(DATA BLOCK)
——

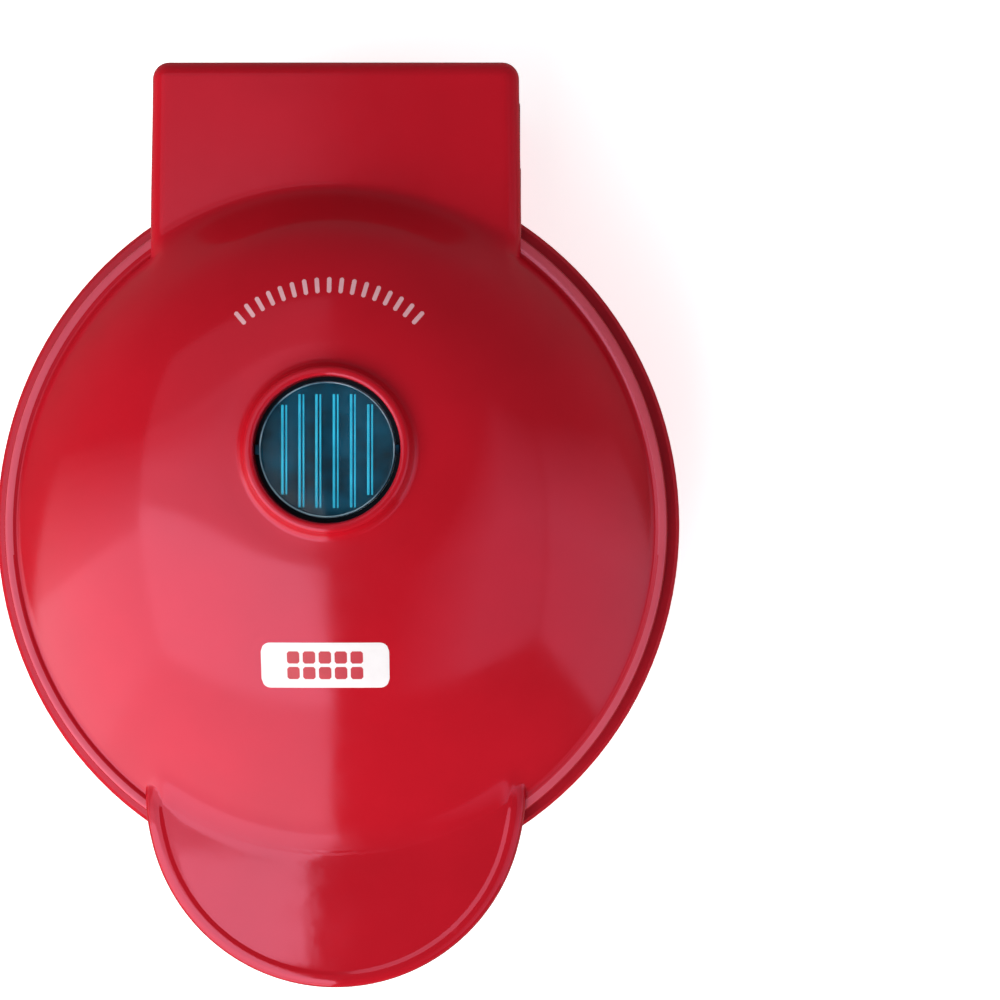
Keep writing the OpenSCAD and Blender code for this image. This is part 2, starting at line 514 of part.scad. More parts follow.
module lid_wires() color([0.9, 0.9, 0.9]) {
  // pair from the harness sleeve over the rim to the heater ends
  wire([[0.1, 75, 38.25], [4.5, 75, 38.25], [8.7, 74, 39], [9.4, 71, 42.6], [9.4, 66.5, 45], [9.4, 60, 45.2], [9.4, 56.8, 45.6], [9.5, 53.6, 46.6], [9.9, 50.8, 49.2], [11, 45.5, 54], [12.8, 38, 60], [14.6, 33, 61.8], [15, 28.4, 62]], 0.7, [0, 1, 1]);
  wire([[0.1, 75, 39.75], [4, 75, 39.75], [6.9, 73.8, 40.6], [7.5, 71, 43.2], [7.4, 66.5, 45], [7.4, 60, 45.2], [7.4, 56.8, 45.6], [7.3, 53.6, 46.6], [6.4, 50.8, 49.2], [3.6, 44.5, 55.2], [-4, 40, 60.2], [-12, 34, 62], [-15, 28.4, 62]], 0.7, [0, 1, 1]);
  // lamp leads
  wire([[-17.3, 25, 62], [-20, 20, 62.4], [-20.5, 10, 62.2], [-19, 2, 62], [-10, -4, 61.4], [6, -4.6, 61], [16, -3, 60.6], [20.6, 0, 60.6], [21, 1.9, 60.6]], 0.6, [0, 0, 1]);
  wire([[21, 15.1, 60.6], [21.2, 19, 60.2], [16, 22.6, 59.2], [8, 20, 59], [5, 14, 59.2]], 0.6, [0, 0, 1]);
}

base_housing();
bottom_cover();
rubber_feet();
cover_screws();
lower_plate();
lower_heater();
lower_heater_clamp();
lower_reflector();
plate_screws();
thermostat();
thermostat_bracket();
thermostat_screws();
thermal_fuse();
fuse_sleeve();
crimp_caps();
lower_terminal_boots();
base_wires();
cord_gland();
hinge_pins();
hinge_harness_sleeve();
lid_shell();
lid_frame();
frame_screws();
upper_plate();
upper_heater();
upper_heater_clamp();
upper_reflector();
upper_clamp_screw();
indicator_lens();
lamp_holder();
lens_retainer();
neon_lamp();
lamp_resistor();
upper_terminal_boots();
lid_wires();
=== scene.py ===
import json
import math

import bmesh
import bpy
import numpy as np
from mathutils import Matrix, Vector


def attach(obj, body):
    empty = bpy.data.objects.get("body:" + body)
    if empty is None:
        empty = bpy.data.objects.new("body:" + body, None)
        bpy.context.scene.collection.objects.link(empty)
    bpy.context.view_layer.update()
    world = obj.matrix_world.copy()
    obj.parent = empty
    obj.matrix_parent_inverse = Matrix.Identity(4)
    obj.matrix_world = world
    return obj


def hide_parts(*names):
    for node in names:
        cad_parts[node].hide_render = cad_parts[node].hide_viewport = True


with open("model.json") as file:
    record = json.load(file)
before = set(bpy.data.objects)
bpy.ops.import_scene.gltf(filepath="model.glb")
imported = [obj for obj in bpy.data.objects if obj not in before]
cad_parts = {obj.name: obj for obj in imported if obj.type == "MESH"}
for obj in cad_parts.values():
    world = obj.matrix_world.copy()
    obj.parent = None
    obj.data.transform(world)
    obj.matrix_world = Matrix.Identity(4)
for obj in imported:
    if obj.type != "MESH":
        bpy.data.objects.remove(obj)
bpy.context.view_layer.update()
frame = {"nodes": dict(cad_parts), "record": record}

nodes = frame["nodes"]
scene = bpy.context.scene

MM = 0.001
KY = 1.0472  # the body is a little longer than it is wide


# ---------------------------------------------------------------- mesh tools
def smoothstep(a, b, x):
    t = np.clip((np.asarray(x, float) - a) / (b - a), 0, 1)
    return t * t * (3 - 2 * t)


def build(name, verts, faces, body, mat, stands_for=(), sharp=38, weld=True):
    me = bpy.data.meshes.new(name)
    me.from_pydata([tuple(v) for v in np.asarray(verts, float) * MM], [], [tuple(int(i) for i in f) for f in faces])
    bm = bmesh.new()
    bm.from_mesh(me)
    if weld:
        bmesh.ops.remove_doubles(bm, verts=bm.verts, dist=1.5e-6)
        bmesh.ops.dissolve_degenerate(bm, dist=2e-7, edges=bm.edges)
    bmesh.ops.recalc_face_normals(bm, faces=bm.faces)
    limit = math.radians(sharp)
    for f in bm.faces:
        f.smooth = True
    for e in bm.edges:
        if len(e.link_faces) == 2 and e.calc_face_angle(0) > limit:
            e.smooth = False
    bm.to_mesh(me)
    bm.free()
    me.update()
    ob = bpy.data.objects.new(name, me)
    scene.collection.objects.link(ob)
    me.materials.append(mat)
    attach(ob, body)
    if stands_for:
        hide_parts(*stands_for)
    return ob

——

(EXERCISE GOAL)
Pull every line containing "empty" from the data.

(TASK SOLUTION)
    empty = bpy.data.objects.get("body:" + body)
    if empty is None:
        empty = bpy.data.objects.new("body:" + body, None)
        bpy.context.scene.collection.objects.link(empty)
    obj.parent = empty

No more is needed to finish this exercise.